Serial.println(stream.bytes_written);
Finally, we will iterate through all the bytes of the encoded message and print them to the serial port in hexadecimal format. Note that since we know exactly how many bytes were written, we can use that value as stopping condition for our loop, rather that reading the whole buffer.
for(int i = 0; i<stream.bytes_written; i++){ Serial.printf("%02X",buffer[i]); }
The final code can be seen below, with some additional prints for readability.
#include "src/test.pb.h" #include "pb_common.h" #include "pb.h" #include "pb_encode.h" void setup() { Serial.begin(115200); uint8_t buffer[128]; TestMessage message = TestMessage_init_zero; pb_ostream_t stream = pb_ostream_from_buffer(buffer, sizeof(buffer)); message.test_number = 540; bool status = pb_encode(&stream, TestMessage_fields, &message); if (!status) { Serial.println("Failed to encode"); return; } Serial.print("Message Length: "); Serial.println(stream.bytes_written); Serial.print("Message: "); for(int i = 0; i<stream.bytes_written; i++){ Serial.printf("%02X",buffer[i]); } } void loop() {}
Testing the code
To test the code, simply compile it and upload it to your device. Once the procedure finishes, open the Arduino IDE serial monitor. You should get an output similar to figure 6, which shows both how many bytes were written and the binary message, in hexadecimal format.

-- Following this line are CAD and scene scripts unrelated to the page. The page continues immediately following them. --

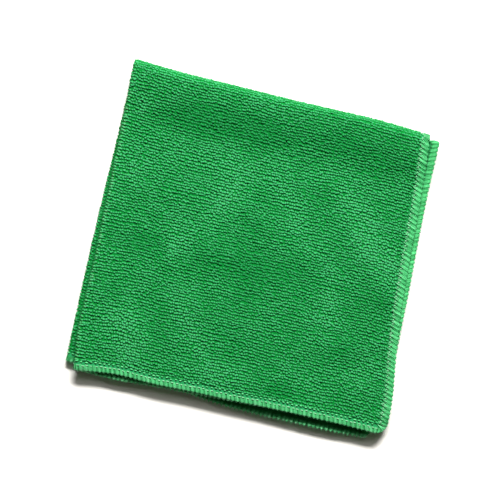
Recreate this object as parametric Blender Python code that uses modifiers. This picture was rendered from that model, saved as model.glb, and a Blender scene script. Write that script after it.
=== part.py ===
"""Microfibre cloth, folded in four and lying flat: one terry sheet with an overlocked hem.

The sheet is a flat square grid. Two folds carry it into a stack of four layers: the first
fold lies on the left and makes two hairpins, one above the other; the second lies at the
back and wraps one pair of layers round the other. Then each layer's edges go where they lie
in the stack, the top layer gets its soft ridges, and Solidify gives the sheet its thickness.

Lengths below are millimetres. "Across" runs to the right from the folded corner and "down"
runs from the back fold to the front hems. The object itself is in metres, +Z up, with its
origin in the middle of its underside, +Y towards the back fold and +X towards the side hems.
"""

import bmesh
import bpy
import numpy as np

MM = 0.001

# The sheet laid flat.
CLOTH_SIDE = 400.0
CLOTH_THICKNESS = 2.0
CORNER_RADIUS = {"first": 8.5, "second": 5.5, "third": 4.5, "fourth": 5.0}

# The overlocked hem: its width, and how thick the sheet is across it, as a share of the full
# thickness at each distance from the edge.
HEM_SECTION = (
    {"from_edge": 0.0, "share": 0.50},
    {"from_edge": 0.7, "share": 0.86},
    {"from_edge": 2.4, "share": 1.00},
    {"from_edge": 4.3, "share": 0.92},
    {"from_edge": 5.3, "share": 0.78},
    {"from_edge": 6.6, "share": 1.00},
)

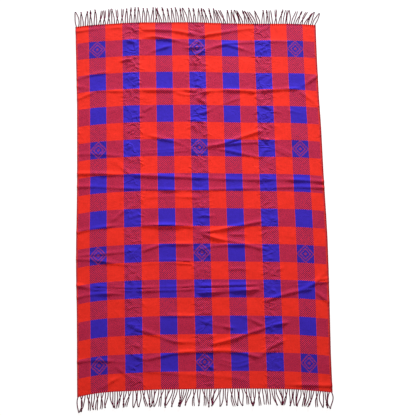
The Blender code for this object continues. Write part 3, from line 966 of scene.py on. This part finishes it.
def make_fringe(name, node, row, outward, strands, seed):
    """Make one end's fringe: the woven heading, its strands and their knots."""
    outer = row - outward * (HEADING_GAP + HEADING_DEPTH) / ROW_PITCH
    bpy.ops.object.select_all(action="DESELECT")
    span = (outer, row) if outward > 0 else (row, outer)
    heading, columns, rows = grid_sheet(name, HEADING_FACES, (0, COLUMNS), span)
    x, y = cloth_place(columns, np.full(len(columns), row))
    y = y - (rows - row) * ROW_PITCH
    points = np.stack([x + shift_x, y + shift_y, np.zeros(len(x))], axis=1)
    shape_sheet(heading, points, columns, rows)
    heading.data.materials.append(weave)

    lines, rises, knots = pair_lines(row, outward, strands, seed)
    all_points, all_faces, twists = [], [], []
    count = 0
    for line, height in zip(lines, stacked_heights(lines, rises)):
        length = np.linalg.norm(np.diff(line, axis=0), axis=1).sum()
        all_points.append(bent_strand(line, height))
        all_faces.extend(tuple(corner + count for corner in face) for face in strand_faces)
        around = np.arctan2(strand_points[:, 1], strand_points[:, 0]) / (2 * math.pi)
        twists.append(np.stack([around, strand_points[:, 2] * length], axis=1))
        count += len(strand_points)
    for knot in knots:
        place = knot[int(len(knot) * KNOT_PLACE)]
        lump = knot_points * KNOT_SIZE + (*place, KNOT_SIZE[2])
        all_points.append(lump)
        all_faces.extend(tuple(corner + count for corner in face) for face in knot_faces)
        twists.append(np.zeros((len(knot_points), 2)))
        count += len(knot_points)
    strands_mesh = bpy.data.meshes.new(name + "_strands")
    strands_mesh.from_pydata(np.concatenate(all_points).tolist(), [], all_faces)
    strands_mesh.materials.append(yarn)
    twist = strands_mesh.uv_layers.new(name="check")
    corners = np.empty(len(strands_mesh.loops), dtype=int)
    strands_mesh.loops.foreach_get("vertex_index", corners)
    twist.data.foreach_set("uv", np.concatenate(twists)[corners].ravel())
    strands_mesh.shade_smooth()
    strand_piece = bpy.data.objects.new(name + "_strands", strands_mesh)
    bpy.context.collection.objects.link(strand_piece)
    bpy.ops.object.select_all(action="DESELECT")
    strand_piece.select_set(True)
    heading.select_set(True)
    bpy.context.view_layer.objects.active = heading
    bpy.ops.object.join()
    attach(heading, "root")
    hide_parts(node)
    return heading


# Two-ply acrylic yarn: a red and a blue ply twisted hard, matt and slightly hairy. Seen
# together the plies read as maroon, with painted shade darkening the twist between them.
# The darker colour is painted shade in the groove between the plies; the lighter is the yarn's own
# maroon.
PLY_GROOVE_SHADE = linear("28061E")
PLY_LIGHT = linear("86163C")
TWIST_PITCH = 0.009
HAIR_SCALE = 1200.0
TWIST_DEPTH = 0.0006

yarn = bpy.data.materials.new("two_ply_acrylic_yarn")
yarn.use_nodes = True
tree = yarn.node_tree
twist_place = add_node(tree, "ShaderNodeUVMap", uv_map="check")
around = add_node(tree, "ShaderNodeSeparateXYZ", [(0, twist_place)])
run = around.node.outputs[1]
turns = add_node(tree, MATH, [(0, run), (1, 1 / TWIST_PITCH)], operation="MULTIPLY")
helix = add_node(tree, MATH, [(0, around), (1, turns)], operation="ADD")
helix_turn = add_node(tree, MATH, [(0, helix), (1, 0.5)], operation="PINGPONG")
ply_share = add_node(tree, MATH, [(0, helix_turn), (1, 2.0)], operation="MULTIPLY")
# Along the twist the colour ramps from the yarn's maroon to the painted groove shade.
ply_color_and_shade = add_node(
    tree, "ShaderNodeMix", [("Factor", ply_share), (6, PLY_GROOVE_SHADE), (7, PLY_LIGHT)], data_type="RGBA"
).node.outputs[2]
coordinates = add_node(tree, "ShaderNodeTexCoord").node.outputs["Object"]
hairs = add_node(
    tree, "ShaderNodeTexNoise",
    [("Vector", coordinates), ("Scale", HAIR_SCALE), ("Detail", 2.0)],
)
surface = tree.nodes["Principled BSDF"]
tree.links.new(ply_color_and_shade, surface.inputs["Base Color"])
ply_height = add_node(tree, MATH, [(0, ply_share), (1, hairs)], operation="ADD")
raised = add_node(
    tree, "ShaderNodeBump",
    [("Height", ply_height), ("Strength", 0.6), ("Distance", TWIST_DEPTH)],
)
tree.links.new(raised, surface.inputs["Normal"])
surface.inputs["Roughness"].default_value = 0.95
surface.inputs["Specular IOR Level"].default_value = 0.1
surface.inputs["Sheen Weight"].default_value = 0.02

fringe_head = make_fringe("head_fringe", "fringe_head", 0.0, 1, HEAD_STRANDS, HEAD_SEED)
fringe_foot = make_fringe("foot_fringe", "fringe_foot", ROWS, -1, FOOT_STRANDS, FOOT_SEED)

# Floor and light
# The blanket lies on a plain white floor. A soft cool light comes from past the head end, so
# each crease is bright on its head side, and the foot end is a little darker. A small warm
# panel over the middle and a faint warm one past the foot fill the shade.
FLOOR_SIZE = 14.0
FLOOR_GREY = linear("7C7C7C")
FLOOR_GLOW = 0.9
LIGHTS = (
    # name, place, turn in degrees, size, power, colour
    ("light_from_head", (1.55, 7.2, 2.25), (-73, 0, -12), 1.4, 1200, (0.74, 0.97, 1.0)),
    ("light_panel", (0.0, 0.5, 2.2), (0, 0, 0), 0.5, 19, (1.0, 0.8, 0.75)),
    ("light_from_foot", (0.0, -1.7, 2.2), (0, 0, 0), 0.8, 9, (1.0, 0.65, 0.6)),
)
WALL_GREY = linear("E6E6E6")
ROOM_LIGHT = 0.12

bpy.ops.object.select_all(action="DESELECT")
bpy.ops.mesh.primitive_plane_add(size=FLOOR_SIZE)
floor = bpy.context.object
floor.name = "floor"
paint = bpy.data.materials.new("white_floor_paint")
paint.use_nodes = True
surface = paint.node_tree.nodes["Principled BSDF"]
surface.inputs["Base Color"].default_value = FLOOR_GREY
surface.inputs["Roughness"].default_value = 0.9
surface.inputs["Specular IOR Level"].default_value = 0.1
surface.inputs["Emission Color"].default_value = (1, 1, 1, 1)
surface.inputs["Emission Strength"].default_value = FLOOR_GLOW
floor.data.materials.append(paint)

for name, place, turn, size, power, color in LIGHTS:
    bpy.ops.object.light_add(
        type="AREA", location=place, rotation=[math.radians(angle) for angle in turn]
    )
    light = bpy.context.object
    light.name = name
    light.data.size = size
    light.data.energy = power
    light.data.color = color

# The room's own light is dim, and past the floor's edge a pale wall shows.
world = bpy.data.worlds.new("soft_room")
world.use_nodes = True
tree = world.node_tree
room_light = tree.nodes["Background"]
room_light.inputs["Color"].default_value = (1, 1, 1, 1)
room_light.inputs["Strength"].default_value = ROOM_LIGHT
pale_wall = add_node(tree, "ShaderNodeBackground", [("Color", WALL_GREY), ("Strength", 1.0)])
seen = add_node(tree, "ShaderNodeLightPath")
room = add_node(
    tree, "ShaderNodeMixShader", [(0, seen), (1, room_light.outputs[0]), (2, pale_wall)]
)
tree.links.new(room, tree.nodes["World Output"].inputs["Surface"])
bpy.context.scene.world = world
bpy.context.scene.view_settings.view_transform = "Standard"
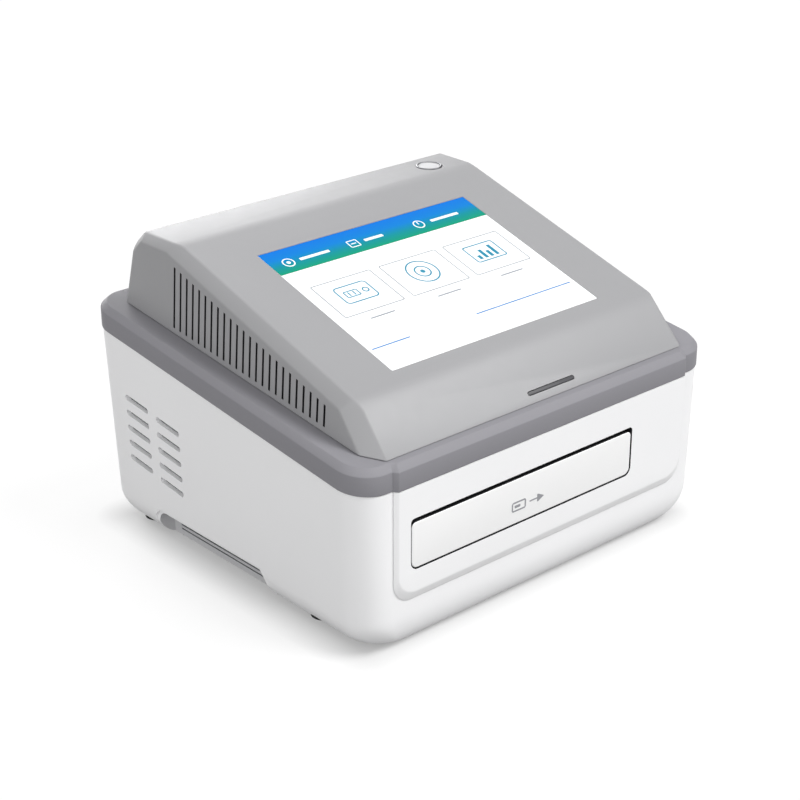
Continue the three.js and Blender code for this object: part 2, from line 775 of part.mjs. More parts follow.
const capTop = topZ + powerButton.proud;
const capUnder = capTop - powerButton.capHeight;
const switchTop = switchBoardTop + powerButton.switchHeight;
place('power_button', join(
	rod('z', powerButton.capRadius, capUnder, capTop, buttonAt, powerButton.capRadius, 32),
	rod('z', powerButton.stemRadius, switchTop + powerButton.travel + clearance,
		capUnder + powerButton.capHeight / 2, buttonAt, powerButton.stemRadius, 12)), whiteShell);

place('button_spring', tube('z', powerButton.springOuter, powerButton.springInner, switchBoardTop + clearance,
	capUnder - clearance, buttonAt, 16), steel);

place('switch_board', join(
	block(buttonX - powerButton.boardHalf, buttonX + powerButton.boardHalf, buttonY - powerButton.boardHalf / 2,
		buttonY + powerButton.boardHalf / 2, switchBoardTop - powerButton.boardThick, switchBoardTop),
	block(buttonX - powerButton.switchHalf, buttonX + powerButton.switchHalf, buttonY - powerButton.switchHalf,
		buttonY + powerButton.switchHalf, switchBoardTop - powerButton.boardThick / 2, switchTop)), boardGreen);

// Drawer: a front, a tray on two runners and an insert with a well for each test cassette

const wells = {
	width: 21.5,
	leastWall: 6.5,         // between two wells
	frontDepth: 16,
	strikerGap: 18.5,       // from the insert back to the latch's striker
	border: 5,
	insertHeight: 6.4,
};
const rail = {
	startDepth: 11,
	backGap: 7,             // from its rear end to the circuit board
	thick: 2.2,
	lip: 3.2,
	webDepth: 26,
	runner: 3,
	runnerHeight: 5,
	runnerInset: 5,
	footWidth: 12,
};

const bayMiddle = (bayLeft + bayRight) / 2;
const trayHalf = (bayRight - bayLeft) / 2 - drawer.sideInset;
const trayLeft = bayMiddle - trayHalf;
const trayRight = bayMiddle + trayHalf;
const trayBottom = drawerBay.bottom + drawer.trayRise;
const faceY = frontY + drawer.faceBack;

place('drawer_front', alongY(roundedShape(bayLeft + drawer.gap, bayRight - drawer.gap,
	drawerBay.bottom + drawer.gap, drawerBay.top - drawer.topGap,
	drawerBay.bottomRadius - drawer.gap, drawer.frontTopRadius), faceY, faceY + drawer.frontThick), whiteShell);

const trayFront = faceY + drawer.frontThick + clearance;
const trayBack = trayFront + drawer.trayDepth;
const trayTop = trayBottom + drawer.trayFloor;
const sideTop = trayBottom + drawer.traySideHeight;
place('drawer_tray', join(
	block(trayLeft, trayRight, trayFront, trayBack, trayBottom, trayTop),
	block(trayLeft, trayLeft + drawer.traySideThick, trayFront, trayBack, trayBottom, sideTop),
	block(trayRight - drawer.traySideThick, trayRight, trayFront, trayBack, trayBottom, sideTop),
	block(trayLeft, trayRight, trayFront, trayFront + drawer.traySideThick, trayBottom, sideTop)), darkPlastic);

function cassetteInsert() {
	const low = trayTop + clearance;
	const half = trayHalf - drawer.traySideThick - clearance;
	const count = Math.floor(2 * half / (wells.width + wells.leastWall));
	const pitch = 2 * half / count;
	const back = trayBackDepth - latch.strikerRoot - wells.strikerGap;
	let plate = block(bayMiddle - half, bayMiddle + half, at(wells.frontDepth - wells.border),
		at(back), low, low + wells.insertHeight);
	for (let i = 0; i < count; i++) {
		const x = bayMiddle - half + (i + 0.5) * pitch;
		plate = plate.subtract(block(x - wells.width / 2, x + wells.width / 2, at(wells.frontDepth),
			at(back - wells.border), low - overrun, low + wells.insertHeight + overrun));
	}
	return plate;
}
place('cassette_insert', cassetteInsert(), whiteShell);

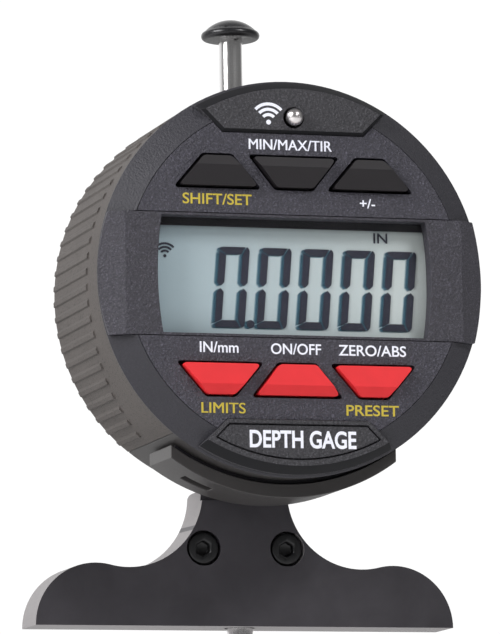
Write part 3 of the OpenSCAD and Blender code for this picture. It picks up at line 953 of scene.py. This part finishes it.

Figure 6 – Output of the program, including the encoded message.
Copy the whole message bytes. Then, go to this online decoder and paste the content in the first text input box (the one that accepts hexadecimal format). It should output a result similar to figure 7, which shows the value we have assigned to our field (540). Note that the name of the field is not included in the serialized message but rather the unique number of the field, which makes the message much smaller (only 3 bytes).
Figure 7 – Decoding the message with an online tool.